Keith lets himself and the boys into the Pasqueasel Palace. I can't believe it took me until almost too late to come up with a name for that place. He calls for his boss, but the only answer is the sound of breaking glass and a lot of loud, angry swearing from the other room. Keith tells the kids to stay where they are, and hurries off to investigate. He finds the Pasqueasel in the trashed living room, using a golf club to keep some angry young actor wannabe at bay. "Tit for tat, you said!" the wannabe yells. "You got your fucking tit, now where's my cocksucking tat?" Apparently the Pasqueasel got him some part, and the hack got fired, and now the hack's mad at the Pasqueasel. And throwing things at him. Keith intervenes, physically restraining the guy as the boys peek around the corner. Now that the immediate threat is being dealt with, the Pasqueasel pours himself a drink and tells Keith to drive the hack to Van Nuys Airport and put him on a private plane someone's letting him use. Keith says he can't, since he and the kids are on their way to David's brother's funeral. The Pasqueasel says he's sorry and asks if there's anything he can do. Still holding the guy down, Keith says the Pasqueasel can take care of this himself. The Pasqueasel: "Oh, I'm, sorry, sweetie, but I've been overpaying you for a year. This is the first time I've really needed you to do something." Rotten timing, that. Stupid Nate. The kids have joined them in the living room now, and Durrell reminds Keith that he still needs his pants fixed. The Pasqueasel takes one look at the tailoring emergency before him and says he'll have "my girl" take care of it while Keith goes to Van Nuys, and then the Pasqueasel will drop the kids off at the funeral with newly hemmed pants. "Please," he says, "let me help you help me." Keith reluctantly agrees. "But don't talk to them too much," he orders. Heh. "Can we have beer?" Anthony asks as the Pasqueasel leads them off. "No!" Keith snaps. And now the guy he's got in a headlock asks Keith if they've met somewhere. Keith, ignoring the rule that states that's always a significant question when somebody asks it on TV, says no and drags him out.

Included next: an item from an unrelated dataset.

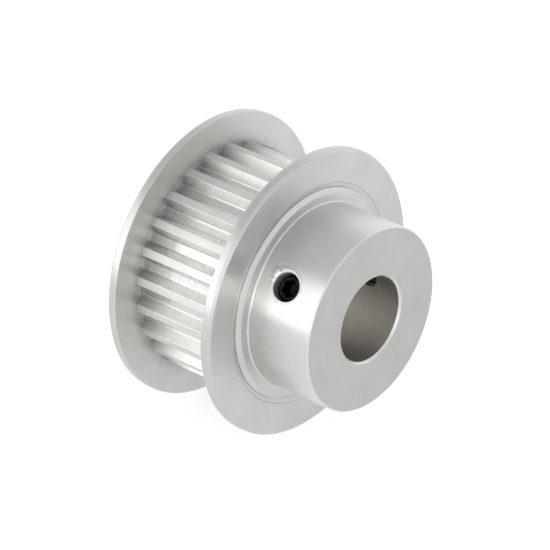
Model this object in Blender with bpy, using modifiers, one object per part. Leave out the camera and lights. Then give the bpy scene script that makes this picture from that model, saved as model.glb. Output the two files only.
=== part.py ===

Brenda makes herself a cup of tea at home. Ma Chenowith comes in wearing her funeral clothes and carrying a garment bag. She hugs Brenda, saying, "Damn, you've had a shitty year." Hey, language! Maya's sitting right there. Drop a couple of effenheimers in there so she doesn't miss her dad so much. Ma says she's brought funeral clothes for both Brenda and Maya, as well as lox and vodka. That sounds like one messy sandwich. "Great," says Brenda. "I can't drink and lox has mercury." Ma keeps pushing the Stoli, and Brenda continues to blow it off and sits down at the kitchen table with Maya. Ma apologizes for her pushiness, saying she doesn't know what to say. "I'm just so sorry." She sits at the kitchen table with Brenda and Maya and asks Maya how she is. "Where's my daddy?" Maya asks Ma, to Brenda's dismay. Ma decides to handle this. She leans in close and begins gently, "Your daddy has gone away for a very long time." Brenda snaps that her mom can't say that, and I wait for whatever kinder version Brenda is going to try. Here it comes: "Honey? Daddy's dead. That means he's not coming back ever." Yikes! Even Ma is like, "Jesus, soften it up a little." Seriously, when Ma Chenowith is telling you that you're speaking inappropriately, you might as well turn in your tongue. Brenda protests that that's what the books tell her to say to keep Maya from getting confused. "When's Daddy coming back?" Maya grumbles. Brenda snaps, "Daddy's dead. Remember, like Nemo's mom? Remember how we talked about that?" Maya uh-huhs. Before Brenda can give her stepdaughter a lucky fin, if you catch my drift, Ma picks up Maya and suggests to Brenda that this might be a conversation for "a time when you're less insane with grief." Brenda denies being insane with grief (which I believe, since she hasn't always had grief) as Ma releases Maya to scamper off and play by herself. There's a quick exchange in which we learn that Billy is out of the country -- Dubai, to be precise -- and then Ma says she can't believe they're both widows. "At least you've got Olivier," Brenda points out, but Ma says Olivier walked out on her last week. Since Claire saw him on Thursday night? Don't tell Claire, or she'll take credit for it. Ma says, "I know it's not the same, but we're both alone now." Brenda, so not in the mood for her mom's crap that she can't even see the mood from here, agrees, "No, it's not the same. Not at all." Yeah, Brenda's husband left her and died.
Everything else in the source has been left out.